New report on ‘Social TV and The Second Screen’, Emma Gardner
The report finds that TV viewers are “increasingly likely to be using multiple devices at the same time. For example, watching a conventional TV screen while texting a friend on mobile phone, or discussing the show or game with friends on Facebook.” Boyd asserts that TV is becoming less like a main stage, and more like a backdrop for people to engage in social interaction.
As TV viewing habits change, so will advertising. Boyd believes that the days of the 30-second TV commercial are nearing an end:
“New advertising models — ones that are much more aligned with web advertising models — are already emerging on the second screen, and these will lead to a rapid decrease in the proﬁtability of the Old TV model as ads playing on the dumb TV device are displaced by ads and other forms of participative sponsorship on the second screen: on users’ smart phones and tablets.”

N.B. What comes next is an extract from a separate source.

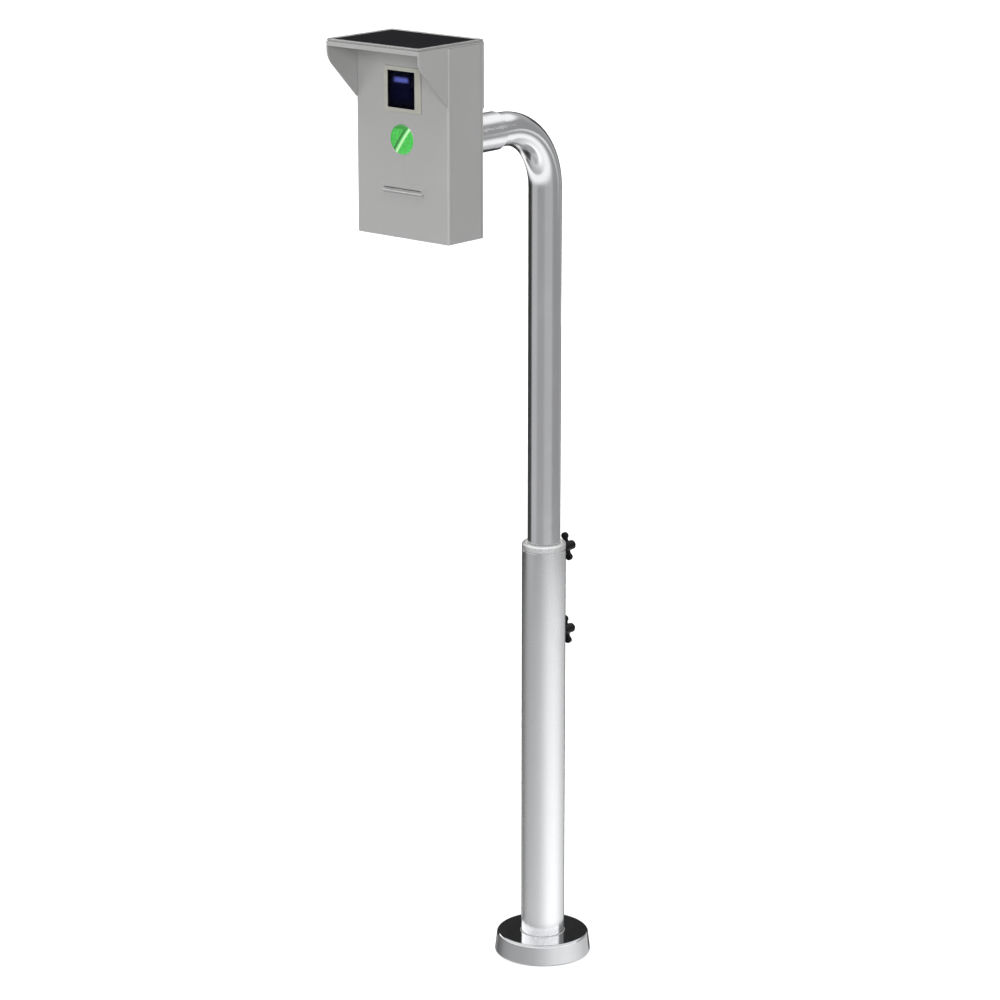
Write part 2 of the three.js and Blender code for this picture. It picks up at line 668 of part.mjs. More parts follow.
// Card slot: a frame with a lip that juts out under the slot.
function cardSlotBezel() {
  const plate = block([-39, FACE_Y - 1.8, -8.5], [39, FACE_Y - GAP, 7]);
  const nose = block([-35.5, FACE_Y - 1, -4.5], [35.5, FACE_Y + 3, 4.5]);
  const lipOutline = new THREE.Shape([
    new THREE.Vector2(FACE_Y - 1, -6.5), new THREE.Vector2(FACE_Y - 5, -5),
    new THREE.Vector2(FACE_Y - 5, -2.8), new THREE.Vector2(FACE_Y - 1, -1),
  ]);
  const lipW = SLOT_W + 4;
  const lip = sideways(lipOutline, -lipW / 2, lipW);
  const slot = block([-SLOT_W / 2, FACE_Y - 8, -0.5], [SLOT_W / 2, FACE_Y + 5, 3]);
  return cut(join(plate, nose, lip), slot);
}
add(head, 'card_slot_bezel', cardSlotBezel(), TRIM(), [0, 0, SLOT_Z]);

function cardReader() {
  const body = block([-42, FACE_Y + 3.4, -11], [42, FACE_Y + 46, 11]);
  return cut(body, block([-30, FACE_Y, 0], [30, FACE_Y + 40, 2.4]));
}
add(head, 'card_reader', cardReader(), CASE_METAL(), [0, 0, SLOT_Z]);

// ---------------------------------------------------------------- inside the head

const boardY = -250;
const insideBack = bodyBack - GAP;     // what stands on the back panel ends here
const STANDOFF_XS = [-54, 54];
const STANDOFF_ZS = [1266, 1338];

function controllerBoard() {
  const board = block([-60, boardY - BOARD_T, 1259], [60, boardY, 1345]);
  const processor = block([-18, boardY - 4, 1290], [18, boardY - 1, 1318]);
  const sockets = [-44, 30].map((x) => block([x, boardY - 12, 1262], [x + 16, boardY - 1, 1274]));
  return join(board, processor, ...sockets);
}
add(head, 'controller_board', controllerBoard(), BOARD());

const standoffPlaces = STANDOFF_XS.flatMap((x) => STANDOFF_ZS.map((z) => [x, 0, z]));
standoffPlaces.forEach((place, i) => {
  const standoff = level(3, boardY + GAP, BACK_Y - PANEL_T - GAP, 6);
  add(head, `board_standoff_${i + 1}`, standoff, FASTENER(), place);
});

function powerSupply() {
  const can = block([-55, -268, 1112], [55, insideBack, 1150]);
  const slots = [-40, -24, -8, 8, 24, 40].map((x) => block([x - 3, -270, 1120], [x + 3, -265, 1142]));
  return cut(can, ...slots);
}
add(head, 'power_supply', powerSupply(), CASE_METAL());

function terminalBlock() {
  const strip = block([-66, -243, 1160], [-40, insideBack, 1182]);
  const mouths = [-60, -53, -46].map((x) => level(2.2, -246, -236, 8).translate(x, 0, 1171));
  return cut(strip, ...mouths);
}
add(head, 'terminal_block', terminalBlock(), BLACK_PLASTIC());

const ANTENNA_Z = 1350;
const antennaBoard = block([-45, -278, ANTENNA_Z], [45, -242, ANTENNA_Z + BOARD_T]);
add(head, 'antenna_board', antennaBoard, BOARD());

export default post;
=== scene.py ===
"""Charging-point terminal post: the finished surfaces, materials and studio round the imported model."""

import json
import math
from collections import namedtuple

import bmesh
import bpy
from mathutils import Matrix, Vector


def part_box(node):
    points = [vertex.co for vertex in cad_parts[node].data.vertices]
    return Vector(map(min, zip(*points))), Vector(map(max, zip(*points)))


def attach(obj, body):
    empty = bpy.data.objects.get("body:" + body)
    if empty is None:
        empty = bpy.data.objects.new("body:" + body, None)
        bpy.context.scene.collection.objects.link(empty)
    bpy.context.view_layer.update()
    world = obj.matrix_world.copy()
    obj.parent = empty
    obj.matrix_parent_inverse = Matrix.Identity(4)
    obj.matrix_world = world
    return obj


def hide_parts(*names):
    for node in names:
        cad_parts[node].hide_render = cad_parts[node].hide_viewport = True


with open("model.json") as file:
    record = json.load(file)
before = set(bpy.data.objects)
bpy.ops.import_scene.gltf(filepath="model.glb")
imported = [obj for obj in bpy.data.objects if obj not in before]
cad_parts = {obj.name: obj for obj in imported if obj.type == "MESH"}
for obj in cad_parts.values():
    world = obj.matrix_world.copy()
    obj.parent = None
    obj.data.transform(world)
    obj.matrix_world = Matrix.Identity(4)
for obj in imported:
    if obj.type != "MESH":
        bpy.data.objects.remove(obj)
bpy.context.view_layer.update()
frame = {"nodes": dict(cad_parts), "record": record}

MM = 0.001
GAP = 0.3                 # room between neighbouring pieces, in millimetres as all shapes here
SIDES = 96


# ---------------- places read from the frame

Point = namedtuple("Point", "x y z")


def span(node):
    """Lowest corner, highest corner and centre of a CAD node, in millimetres."""
    low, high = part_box(node)
    corners = low, high, (low + high) / 2
    return [Point(*(value / MM for value in corner)) for corner in corners]


def box(node):
    return span(node)[:2]


def centre_of(node):
    return span(node)[2]


def reach(node):
    """Half the width of a CAD node along X, which is the radius of a round upright one."""
    low, high = box(node)
    return (high.x - low.x) / 2


def numbered(name, count=4):
    """The names of a node that comes several times."""
    return [f"{name}_{i}" for i in range(1, count + 1)]


LOWER_R = reach("lower_tube")
UPPER_R = reach("mast_tube")
SOCKET_R = reach("head_socket")
ARM_Z = centre_of("socket_flange").z
BEND_R = 92.2
HEAD_LOW, HEAD_HIGH = box("head_body")
FACE_Y = HEAD_LOW.y
CHEEK_SLOPE_Z = 1284.8               # where the hood's sloping cheeks meet the face
CLAMP_TILTS = {"upper": 15, "lower": 12}
CLAMP_HEIGHTS = {side: centre_of(f"{side}_clamp_stud").z for side in CLAMP_TILTS}
ANCHOR_CIRCLE_R = 49
ANCHOR_SEAT_Z = 8.3                  # underside of the anchors' washers
CLAMP_DRILL = (15, 45)               # from inside the lower tube to outside it, along Y
BACK_SCREW_HOLE_R = 2.4
FLANGE_HOLE_R = 3.3
DISPLAY_W = 48
DISPLAY_H = 49


# ---------------- mesh helpers

def new_object(name, mesh_builder, smooth_angle=35):
    """An object from a bmesh that mesh_builder fills, with its sharp edges kept sharp."""
    bm = bmesh.new()
    mesh_builder(bm)
    bmesh.ops.remove_doubles(bm, verts=bm.verts, dist=1e-7)
    bmesh.ops.recalc_face_normals(bm, faces=bm.faces)
    mesh = bpy.data.meshes.new(name)
    bm.to_mesh(mesh)
    bm.free()
    obj = bpy.data.objects.new(name, mesh)
    bpy.context.scene.collection.objects.link(obj)
    shade(obj, smooth_angle)
    return obj


def shade(obj, angle=35):
    """Smooth shading, with edges sharper than the angle kept crisp."""
    obj.data.shade_smooth()
    obj.data.set_sharp_from_angle(angle=math.radians(angle))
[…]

When I recently spoke with Annette King, chief executive at OgilvyOne UK, she reiterated this shift toward second-screen advertising, offering a tangible (and delicious) example. Let’s say that Jamie Oliver is making a special truffle recipe on his television show. King imagined an ad where you might “use your tablet to find out where truffles grow in the world or how to make Jamie’s recipe.”
This intersection of leaning forward and leaning back might have profound implications for the publishing industry. Could magazine apps start to complement TV shows? I could imagine a travel magazine partnering with the Travel channel to offer viewers articles and trip recommendations. I’d certainly watch Anthony Bourdain travel to Lisbon while simultaneously looking up the best Lisbon eateries on my Travel and Leisure iPad app.
I think King is onto something: we will see these new synergies, and the connecting of print media with the user experience of social TV, and cooking and travel are delicious places where this will happen soon.